A direct, irreconcilable conflict between two insurance provisions creates an ambiguity. The existence of an ambiguity, however, does not automatically mandate a decision on behalf of the insureds. In order for the insured to prevail, an ambiguous clause in an insurance policy must allow for alternative reasonable readings, one of which supports the coverage the insured actually seeks. [citations omitted]

[I]n resolving an ambiguity, we do not throw the baby out with the bath water.
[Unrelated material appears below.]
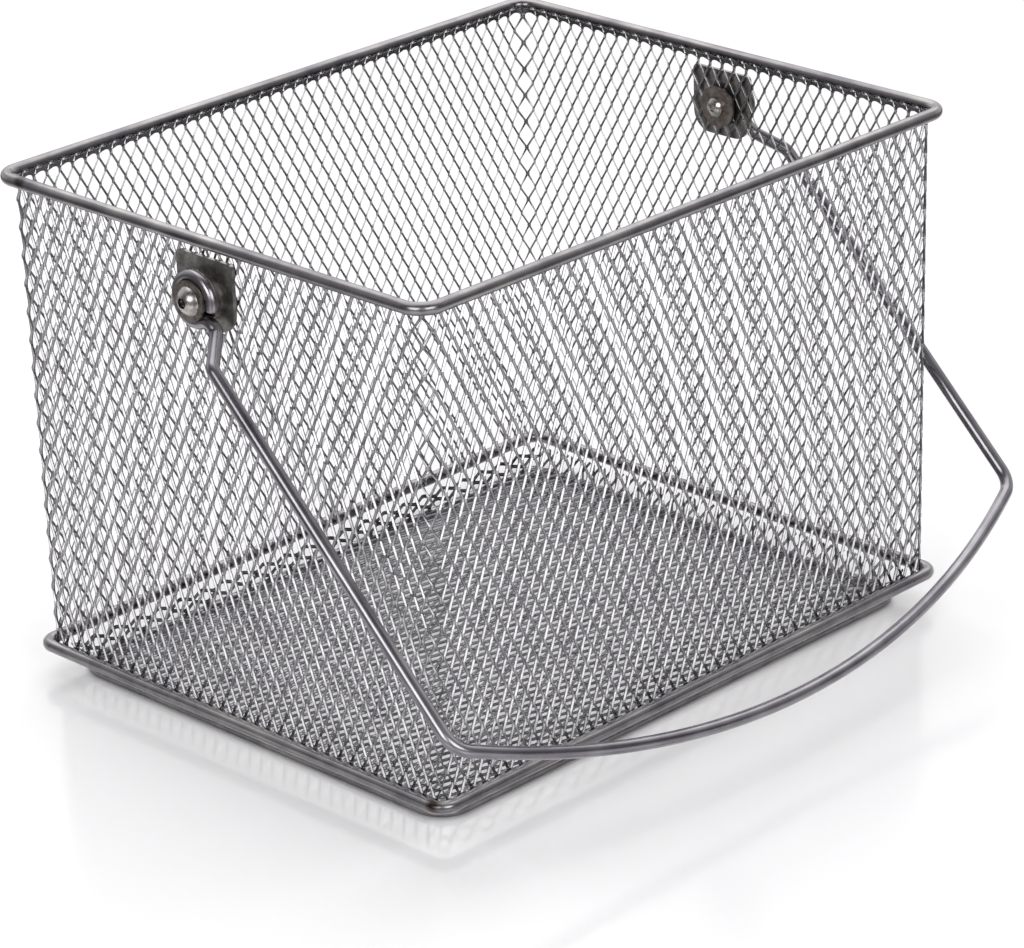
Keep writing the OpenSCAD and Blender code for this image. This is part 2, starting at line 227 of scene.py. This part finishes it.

A void part of … [a] contract (absent elements of fraud …) does not necessarily make the whole void …. Rather, the question is whether the void part can be extracted from the whole while leaving the remainder intact:

If the void part is so interwoven with other provisions as to make them all interdependent or enough of them interdependent to spoil the symmetry and perfection — the one resting on the other or furnishing a motive for the other — then the void provision strikes down the whole, but where the void part stands as an independent clause segregated from the main body and where, if eliminated by judicial construction, a perfect … contract would remain, … the void part might be pruned away as a dead limb and leave the … contract intact as live and enforceable. [citations and internal quotations omitted]

As noted above, ambiguous provisions of a policy designed to cut down, restrict, or limit insurance coverage already granted, or which introduce exceptions or exemptions, must be strictly construed against the insurer. In this case the [coordination of benefits] provision does not cut down, restrict, or limit coverage already granted, nor does it introduce exceptions or exemptions; rather, it purports to allow other insurance that would have resulted in termination of coverage under the existing insurance prohibition clause in the application. Further, while the insurance company was in a better position to remove the ambiguity, its removal would not have aided [the plaintiffs].